Q: What is the bathroom and shower to living-unit ratio, and how far are they from the homes?

For this seventy-two unit village there are 24 bathroom stalls and 20 showers built into the layout. The units the farthest away from the showers are about 120 ft (36.58 m) away. The units the farthest away from the bathrooms are about 150 ft (45.72 m) away.

Q: Why is the village designed to fit on only 1 acre?

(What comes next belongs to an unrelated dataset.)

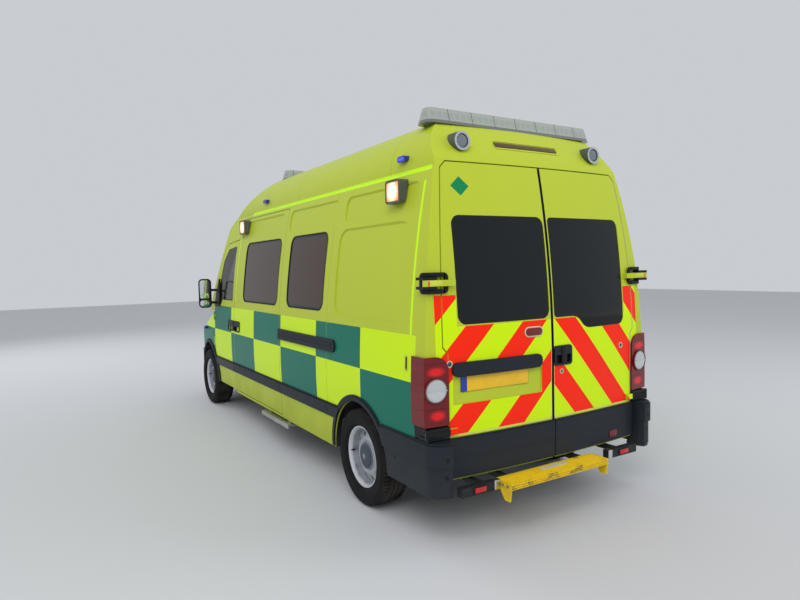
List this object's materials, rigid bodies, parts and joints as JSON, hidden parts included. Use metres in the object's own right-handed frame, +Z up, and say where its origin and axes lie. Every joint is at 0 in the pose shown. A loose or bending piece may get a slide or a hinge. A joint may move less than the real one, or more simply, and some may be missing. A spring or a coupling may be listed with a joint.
{
  "type": "ambulance",
  "caption": "Long, high-roofed van ambulance with hollow cab and load space, opening cab doors, rear doors and bonnet, steered front wheels and warning lamps.",
  "frame": {"origin": "on the ground under the middle of the overall length and width", "axes": "+X forwards, +Y to the vehicle's left, +Z up"},
  "size_m": [6.035, 2.364, 2.684],
  "materials": {
    "paint": "gloss fluorescent yellow",
    "black_plastic": "satin black",
    "grey_plastic": "grained dark grey",
    "clear_lens": "clear",
    "red_lens": "gloss red",
    "blue_lens": "gloss blue",
    "glass": "clear",
    "dark_glass": "tinted",
    "step_paint": "worn yellow",
    "aluminium": "satin",
    "black_metal": "satin black",
    "inner_panel": "satin white",
    "dash_plastic": "grained",
    "seat_fabric": "woven",
    "cast_iron": "raw",
    "steel": "dull",
    "wheel_paint": "silver",
    "tyre": "matte"
  },
  "bodies": {
    "body": {"left_side_panel": "paint", "right_side_panel": "paint", "sliding_door": "paint", "roof_cap": "paint", "cab_frame": "paint", "wings": "paint", "scuttle": "black_plastic", "headlamps": "clear_lens", "grille": "black_plastic", "front_bumper": "grey_plastic", "windscreen": "glass", "side_glass": "dark_glass", "rear_bumpers": "grey_plastic", "tail_lamps": "red_lens", "side_mouldings": "grey_plastic", "rear_step": "step_paint", "side_step": "aluminium", "lightbars": "clear_lens", "blue_markers": "blue_lens", "work_lamps": "clear_lens", "rear_hinges": "black_metal", "front_suspension": "black_metal", "front_liners": "black_plastic", "rear_axle": "black_metal", "floor_pan": "black_metal", "firewall": "paint", "bulkhead": "inner_panel", "dashboard": "dash_plastic", "cab_seats": "seat_fabric", "engine": "cast_iron", "fuel_tank": "black_plastic", "exhaust": "steel"},
    "bonnet": {"bonnet": "paint"},
    "steering_wheel": {"steering_wheel": "dash_plastic"},
    "left_cab_door": {"left_cab_door": "paint", "left_cab_glass": "dark_glass", "left_door_trim": "black_plastic"},
    "left_rear_door": {"left_rear_door": "paint", "left_rear_glass": "dark_glass", "left_door_cladding": "grey_plastic"},
    "left_knuckle": {"left_knuckle": "cast_iron"},
    "right_cab_door": {"right_cab_door": "paint", "right_cab_glass": "dark_glass", "right_door_trim": "black_plastic"},
    "right_rear_door": {"right_rear_door": "paint", "right_rear_glass": "dark_glass", "right_door_cladding": "grey_plastic"},
    "right_knuckle": {"right_knuckle": "cast_iron"},
    "front_left_wheel": {"front_left_rim": "wheel_paint", "front_left_tyre": "tyre"},
    "front_right_wheel": {"front_right_rim": "wheel_paint", "front_right_tyre": "tyre"},
    "rear_left_wheel": {"rear_left_rim": "wheel_paint", "rear_left_tyre": "tyre"},
    "rear_right_wheel": {"rear_right_rim": "wheel_paint", "rear_right_tyre": "tyre"}
  },
  "joints": [
    {"name": "bonnet_hinge", "type": "hinge", "parent": "body", "child": "bonnet", "pos_m": [2.3105, 0, 1.158], "axis": [0, -1, 0], "range_deg": [0, 50]},
    {"name": "left_cab_door_hinge", "type": "hinge", "parent": "body", "child": "left_cab_door", "pos_m": [1.8365, 0.986, 0.95], "axis": [0, 0, -1], "range_deg": [0, 75]},
    {"name": "right_cab_door_hinge", "type": "hinge", "parent": "body", "child": "right_cab_door", "pos_m": [1.8365, -0.986, 0.95], "axis": [0, 0, 1], "range_deg": [0, 75]},
    {"name": "left_rear_door_hinge", "type": "hinge", "parent": "body", "child": "left_rear_door", "pos_m": [-2.7925, 0.985, 1.1], "axis": [0, 0, -1], "range_deg": [0, 180]},
    {"name": "right_rear_door_hinge", "type": "hinge", "parent": "body", "child": "right_rear_door", "pos_m": [-2.7925, -0.985, 1.1], "axis": [0, 0, 1], "range_deg": [0, 180]},
    {"name": "left_steer", "type": "hinge", "parent": "body", "child": "left_knuckle", "pos_m": [2.1705, 0.8, 0.2], "axis": [0, -0.1736, 0.9848], "range_deg": [-35, 35]},
    {"name": "right_steer", "type": "hinge", "parent": "body", "child": "right_knuckle", "pos_m": [2.1705, -0.8, 0.2], "axis": [0, 0.1736, 0.9848], "range_deg": [-35, 35]},
    {"name": "steering_wheel_turn", "type": "hinge", "parent": "body", "child": "steering_wheel", "pos_m": [1.5305, -0.42, 1.09], "axis": [-0.8, 0, 0.6], "range_deg": [-560, 560]},
    {"name": "front_left_spin", "type": "hinge", "parent": "left_knuckle", "child": "front_left_wheel", "pos_m": [2.1705, 0.875, 0.343], "axis": [0, 1, 0], "continuous": true},
    {"name": "front_right_spin", "type": "hinge", "parent": "right_knuckle", "child": "front_right_wheel", "pos_m": [2.1705, -0.875, 0.343], "axis": [0, 1, 0], "continuous": true},
    {"name": "rear_left_spin", "type": "hinge", "parent": "body", "child": "rear_left_wheel", "pos_m": [-1.9075, 0.8625, 0.343], "axis": [0, 1, 0], "continuous": true},
    {"name": "rear_right_spin", "type": "hinge", "parent": "body", "child": "rear_right_wheel", "pos_m": [-1.9075, -0.8625, 0.343], "axis": [0, 1, 0], "continuous": true}
  ],
  "couplings": [
    {"joint": "right_steer", "follows": "left_steer", "ratio": 1},
    {"joint": "steering_wheel_turn", "follows": "left_steer", "ratio": 16}
  ]
}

With the growing population of the planet, we see maximizing space efficiency as an essential component of sustainability. From a Highest Good society perspective, we also see people choosing to live closely together versus distancing themselves as a growth and communication opportunity. Other reasons for this choice include:

• Makes replication easier
• Reduces environmental impact
• Lowers costs for energy and plumbing infrastructure
• Lowers costs for road infrastructure needed for fire code
• Maximizes space for food forest creation and other purposes
• Places all homes closer to the communal bathrooms and showers
• For properties (like ours) that are zoned agricultural and commercial, property taxes are based on the specific use of the land. The higher the agricultural-use to residential-use ratio, the lower property taxes will be

Q: How will privacy be addressed with the dome clusters being so close together?

Privacy will be addressed primarily through grouping of like-minded people and communication with each other. The domes construction also makes them very good for containing sound and easy to make private by pulling shades. It is also important to note that additional private spaces, socialization spaces, and recreation spaces are all within a short walk.